Early in the session European stocks closed with modest mixed returns and late yesterday Asia had a mixed day with the China’s CSI down 1.15% while the HK Hang Seng was -1.30%.

Bonds 

10 year US Treasury yields briefly broke above 3% yesterday afternoon for the first time since the start of August, although it has since reversed back to sit just under the figure (unchanged on the day). For now UST yields appear to be immune to US led trade tensions with the move up in yields attributed to high grade corporate issuance, over $10bn taking September tally to near $100 bn already.

In Europe, Italian fiscal developments continue their positive tone with Coeure reporting the 2019 deficit will be held at 1.6% of GDP (note this is below the 3% deficit cap of the EU). There are also proposals to put tax breaks on for holders of domestic government debt. Italian BTPs continue to rally with 10yr yields down 13.4bps to 2.84%

Commodities

Barring lead which is up another 1.6%, most commodities have begun the new week on the back foot. Iron ore and gold are unchanged, but metal prices are down around 0.5% and met coal is down 1.48%.

Economics

The Empire Manufacturing Survey, the first of the regional Fed surveys to report on the month, was weaker than expected in September (19 vs. 23 exp.). The detail though shows new orders and employment little changed – ie not as negative as the headline.
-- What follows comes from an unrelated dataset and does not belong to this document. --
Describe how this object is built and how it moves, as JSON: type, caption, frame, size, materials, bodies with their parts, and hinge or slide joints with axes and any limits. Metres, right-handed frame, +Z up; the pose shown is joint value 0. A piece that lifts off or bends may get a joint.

This morning on the Economic Front we have ECB President Dragi speaking at 8.30 am. This is followed at 3.00 pm by U.S. NAHB Housing Market Index. Finally at 9.00 pm we have the Net Long-Term TIC Flows.

September S&P 500

The S&P fell yesterday, with the stock market generating its 12th Hindenburg Omen since the official signal last month. Yesterday’s H.O. was the 10th consecutive one in a row. This is unprecedented and warns that the stock market sits at a dangerous place. Any black swan event could trigger a crash. Against that despite the S&P trading to an overnight low of 2879 buyers quickly returned with the market currently trading at 2892. I am still bullish unless the key 2850/2860 area is broken. Volatility for the S&P has collapsed with the market not closing each trading day more than 0.8% in either direction from the prior day’s close, a 28-day streak of extraordinary low volatility, since July 25. Yesterday after the S&P traded lower to my 2893 buy level the market had a small 5 handle rally and I used this rally higher to exit my long position at my revised 2896.50 T/P level and I am still flat. Today I will again look to buy the S&P on any dip lower to 2874/2882 with a 2868 stop. If I am taken long and subsequently stopped out of this position I will be a more aggressive buyer from 2852/2860 with a 2845 stop. My only interest in selling the S&P is on a rally higher to 2907/2915 with a 2922 stop.

EUR/USD

I am still flat the Euro and today I will now raise my buy level to 1.1600/1.1640 with a 1.1570 stop. The 1.1570/1.1600 is key support and a break and close below here will see me look to set up a short position.

December Dollar Index

No change as I am still a buyer on any dip lower to 93.30/93.70 with the same 92.95 stop. As we are so close to strong support I still do not want to be short the Dollar at this time.

September DAX

My DAX plan worked well with the market trading lower to my 12010 buy level overnight before rallying to my 12045 T/P level and I am now flat. Today I will again look to buy the DAX on any dip lower to 11920/11990 with a 11855 stop.

September FTSE

My FTSE plan also worked well with the market trading lower to my 7240 buy level on the Chines Tariff news before rebounding to my 7275 T/P level and I am now flat. Today I will again look to buy the market on any dip lower to 7200/7240 with a 7165 tight stop. Given how oversold the FTSE is trading I still do not want to be short the market at this time.

Dow Rolling Contract

Overnight the Dow traded lower to my 25980 buy level with a 25954 low print before the market had a nice 150 point rally and this move higher enabled me to cover this long position at my 26050 T/P level and I am now flat. As long as the Dow can hold the key 25800 support level I will continue to be a buyer on dips. Today my buy level is from 25760/25930 with a 25680 tight stop.

September NASDAQ

The NASDAQ was the first market to hit my buy level at 7470 shortly after the U.S. Markets opened. With Amazon on the defensive I emailed my Platinum Members to exit any long position at 7485 and I am now flat. The key support level to watch for the NASDAQ is at 7365 as a break and close below here opens up the possibility of a move lower to at least 7200. Given the significance of this support level I will be a small buyer from 7335/7375 with a tight 7305 stop.

December BUND

My Bund plan worked well with the market trading lower to my 158.85 buy level before having a nice bounce this morning. Unfortunately I covered this long position too early at 158.93 and I am now flat. Today I will again look to buy the market on any dip lower to 158.50/158.90 with a 158.15 stop.

Gold Rolling Contract

No change as my only interest in buying Gold is on a dip lower to 1176/1185 with the same 1169 stop.

Silver Rolling Contract

The price action in Silver continues to be extremely weak as the market tries to hold its 13.91 low form September 11 ahead of the December 2015 low at 13.62. Thankfully after I posted yesterday Silver had a small rally to my 14.25 T/P level on my latest 14.18 long position and I am now flat. Today my only interest in buying the market is on a dip lower to 13.55/13.95 with a 13.20 stop and a 14.20 T/P level if executed. If any of the above levels are hit I will be back with a new update for my Platinum Members.